━━ Dataset excerpt ━━

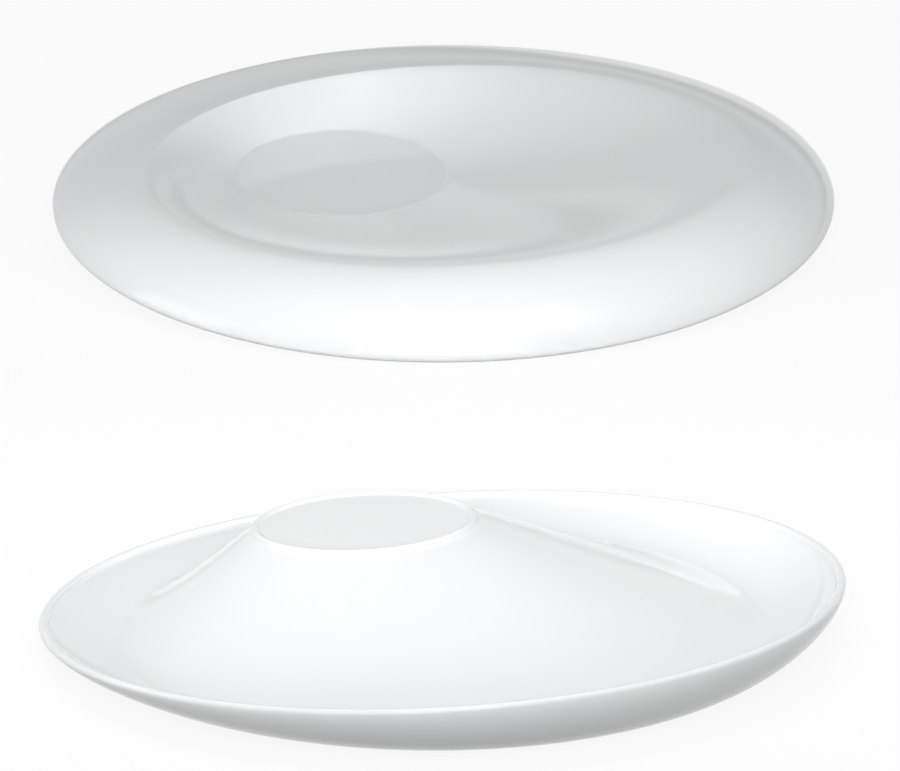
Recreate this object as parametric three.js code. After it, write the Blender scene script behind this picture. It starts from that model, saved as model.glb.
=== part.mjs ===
import * as THREE from 'three';

// A pair of equal porcelain risotto plates on a table. One stands upright and one lies turned over.
// Lengths are millimetres and the table is the plane z = 0.
// A plate is built standing on its foot ring, with the lowest part of its rim towards +x.

// Rim. Its plane leans, and its middle is rimHeight above the table.
const rimRadius = 150;
const rimHeight = 17.3;
const rimLean = THREE.MathUtils.degToRad(4.6);
const lipWidth = 3.6;

// Wall, and the ground ring that the plate stands on
const wall = 4;
const footRadius = 116;
const footWidth = 2.4;

// Roundness of the shoulder between foot and rim: 1 is a quarter ellipse, more is a flatter chamfer.
const shoulderPower = 1.33;

// Mound. Its round top is parallel to the rim's plane, and its flank flares out to the foot.
// It stands a little round from the rim's lowest part.
const moundTurn = THREE.MathUtils.degToRad(-13);
const moundTopRadius = 42;
const moundTopOffset = 67.2;
const moundTopRise = 14.8;
const moundEdgeRound = 1.4;
const moundTopDish = 1.1;
const moundTopCove = 2.2;
const flankFlare = 1.35;

// Hollow under the mound: how much narrower its mouth is than the mound's top, and the wall over it
const hollowInset = 1;
const hollowFillet = 1;
const moundTopWall = 3;

// How the pair lies on the table: which way each mound points, counted from the right, and which
// way the upturned plate is propped up.
const plateDistance = 470;
const plateSideStep = 1.4;
const frontTurn = THREE.MathUtils.degToRad(115);
const backTurn = THREE.MathUtils.degToRad(125.4);
const proppedTurn = THREE.MathUtils.degToRad(92);

// Fineness of the surface
const cornersPerRing = 64;
const flankSteps = 10;
const shoulderSteps = 7;
const roundSteps = 4;

// Places worked out from the sizes above
const rimMiddle = rimHeight * Math.sin(rimLean);
const moundForward = moundTopOffset * Math.cos(moundTurn) * Math.cos(rimLean);
const moundMiddle = {
  x: rimMiddle + moundForward + moundTopRise * Math.sin(rimLean),
  y: moundTopOffset * Math.sin(moundTurn),
};

// Height at x of the plane that lies lift above the rim's plane
function leaningPlane(x, lift) {
  return rimHeight + lift / Math.cos(rimLean) - (x - rimMiddle) * Math.tan(rimLean);
}

// A ring is a circle about a middle. Its share says how far it has gone from the level plane
// at height base (0) to the leaning plane at that lift (1).
function makeRing(middle, radius, share, lift, base) {
  return {
    x: middle.x,
    y: middle.y,
    radius,
    z: base + share * (leaningPlane(middle.x, lift) - base),
    lean: Math.atan(share * Math.tan(rimLean)),
  };
}

// The point on the rim's axis that has gone that share of the way from the foot to the rim
function axisPoint(share) {
  return { x: rimMiddle * share, y: 0 };
}

// The values 0 to 1 in equal steps
function steps(count) {
  return Array.from({ length: count + 1 }, (unused, index) => index / count);
}

// The sunk disc on top of the mound and the rounded edge around it
function moundTopRings() {
  const edgeMiddle = moundTopRadius - moundEdgeRound;
  const floorLift = moundTopRise - moundTopDish;
  const cove = steps(roundSteps).map((t) => {
    const rise = (1 - Math.cos(Math.PI * t)) / 2;
    return makeRing(moundMiddle, edgeMiddle - moundTopCove * (1 - t), 1, floorLift + moundTopDish * rise, 0);
  });
  const edge = steps(roundSteps).slice(1).map((t) => {
    const turn = (Math.PI / 2) * t;
    const lift = moundTopRise - moundEdgeRound * (1 - Math.cos(turn));
    return makeRing(moundMiddle, edgeMiddle + moundEdgeRound * Math.sin(turn), 1, lift, 0);
  });
  return [...cove, ...edge];
}

// The flank from the mound's top circle down to a circle around the foot
function flankRings(topRadius, bottomRadius, lift, base) {
  return steps(flankSteps).map((t) => {
    const middle = { x: moundMiddle.x * (1 - t), y: moundMiddle.y * (1 - t) };
    const radius = THREE.MathUtils.lerp(topRadius, bottomRadius, t);
    return makeRing(middle, radius, (1 - t) ** flankFlare, lift, base);
  });
}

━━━

(Directive): In the listing above, please print only the lines from the first one to the line where "const shoulderPower = 1.33;" appears, exactly as written, both of those lines included.

(Reply to the task):
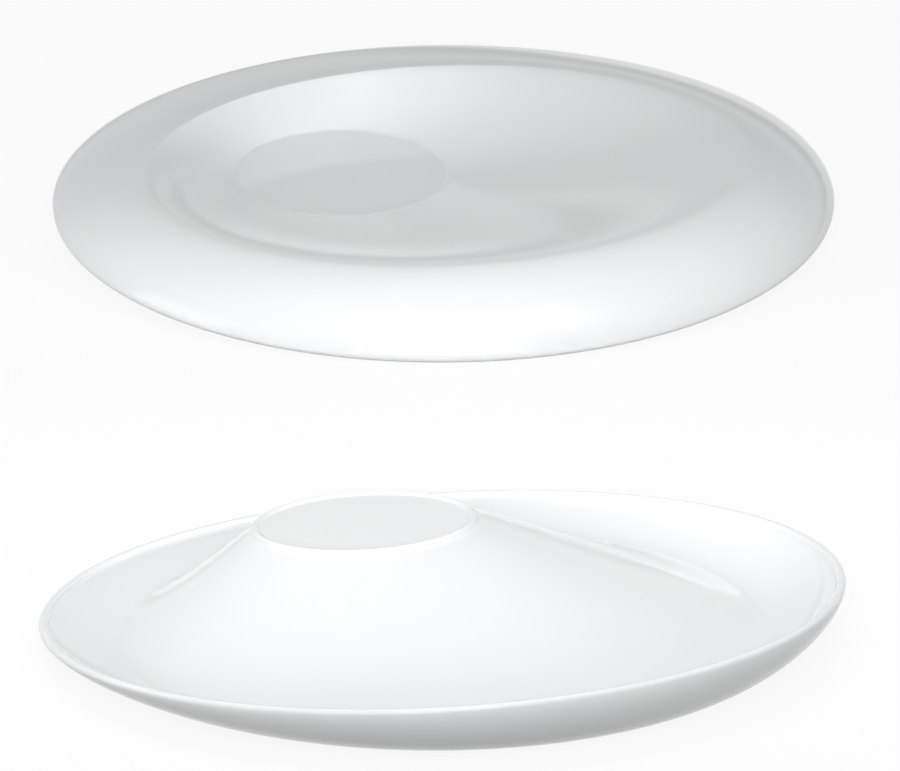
Recreate this object as parametric three.js code. After it, write the Blender scene script behind this picture. It starts from that model, saved as model.glb.
=== part.mjs ===
import * as THREE from 'three';

// A pair of equal porcelain risotto plates on a table. One stands upright and one lies turned over.
// Lengths are millimetres and the table is the plane z = 0.
// A plate is built standing on its foot ring, with the lowest part of its rim towards +x.

// Rim. Its plane leans, and its middle is rimHeight above the table.
const rimRadius = 150;
const rimHeight = 17.3;
const rimLean = THREE.MathUtils.degToRad(4.6);
const lipWidth = 3.6;

// Wall, and the ground ring that the plate stands on
const wall = 4;
const footRadius = 116;
const footWidth = 2.4;

// Roundness of the shoulder between foot and rim: 1 is a quarter ellipse, more is a flatter chamfer.
const shoulderPower = 1.33;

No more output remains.